DATASET EXTRACT
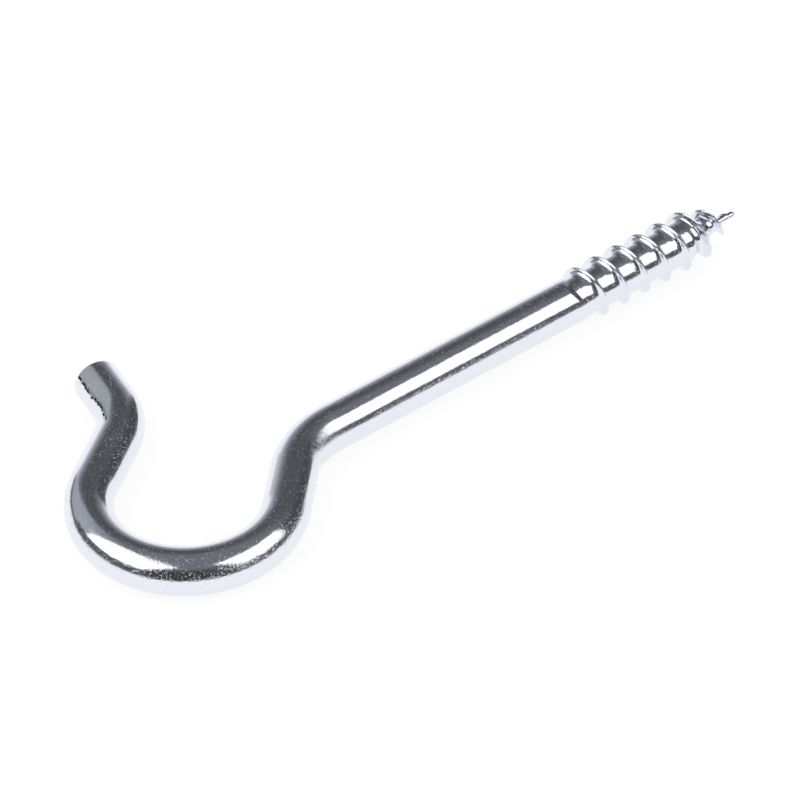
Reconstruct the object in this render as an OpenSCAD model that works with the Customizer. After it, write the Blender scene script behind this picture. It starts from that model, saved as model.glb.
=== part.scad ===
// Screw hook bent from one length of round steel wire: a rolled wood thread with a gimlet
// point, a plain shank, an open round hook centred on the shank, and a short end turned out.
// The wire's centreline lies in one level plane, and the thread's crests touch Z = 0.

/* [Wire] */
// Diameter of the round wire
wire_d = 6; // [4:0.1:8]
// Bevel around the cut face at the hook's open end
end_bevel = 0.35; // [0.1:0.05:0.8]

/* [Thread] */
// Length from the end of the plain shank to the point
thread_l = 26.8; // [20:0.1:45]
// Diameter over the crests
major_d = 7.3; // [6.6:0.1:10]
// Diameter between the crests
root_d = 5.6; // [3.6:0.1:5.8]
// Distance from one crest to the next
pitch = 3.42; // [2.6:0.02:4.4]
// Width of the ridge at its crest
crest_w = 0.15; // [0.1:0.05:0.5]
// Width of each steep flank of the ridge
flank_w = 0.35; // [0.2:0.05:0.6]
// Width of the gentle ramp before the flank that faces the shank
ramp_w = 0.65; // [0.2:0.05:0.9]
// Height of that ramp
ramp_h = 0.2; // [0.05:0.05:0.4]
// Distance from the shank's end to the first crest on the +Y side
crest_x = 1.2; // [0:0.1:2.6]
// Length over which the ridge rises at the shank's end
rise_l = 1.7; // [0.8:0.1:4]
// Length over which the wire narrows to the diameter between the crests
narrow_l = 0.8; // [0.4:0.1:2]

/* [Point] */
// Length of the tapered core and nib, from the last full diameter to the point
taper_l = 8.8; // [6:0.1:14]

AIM
Print, please, the lines above from the very first through the one that holds "end_bevel = 0.35; // [0.1:0.05:0.8]", both included, word for word and with nothing else.

SOLUTION FOR THIS TASK
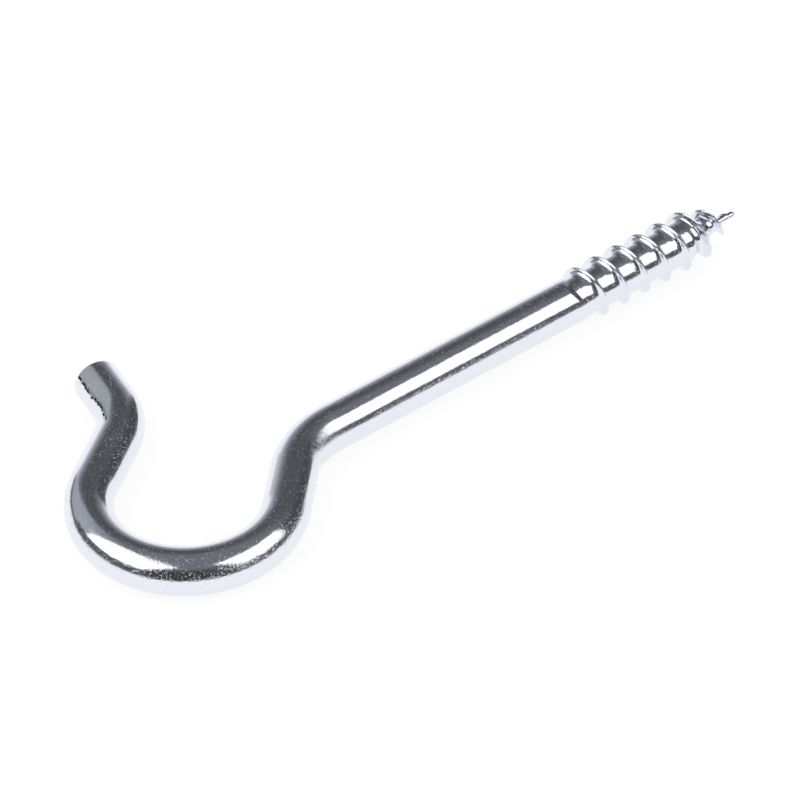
Reconstruct the object in this render as an OpenSCAD model that works with the Customizer. After it, write the Blender scene script behind this picture. It starts from that model, saved as model.glb.
=== part.scad ===
// Screw hook bent from one length of round steel wire: a rolled wood thread with a gimlet
// point, a plain shank, an open round hook centred on the shank, and a short end turned out.
// The wire's centreline lies in one level plane, and the thread's crests touch Z = 0.

/* [Wire] */
// Diameter of the round wire
wire_d = 6; // [4:0.1:8]
// Bevel around the cut face at the hook's open end
end_bevel = 0.35; // [0.1:0.05:0.8]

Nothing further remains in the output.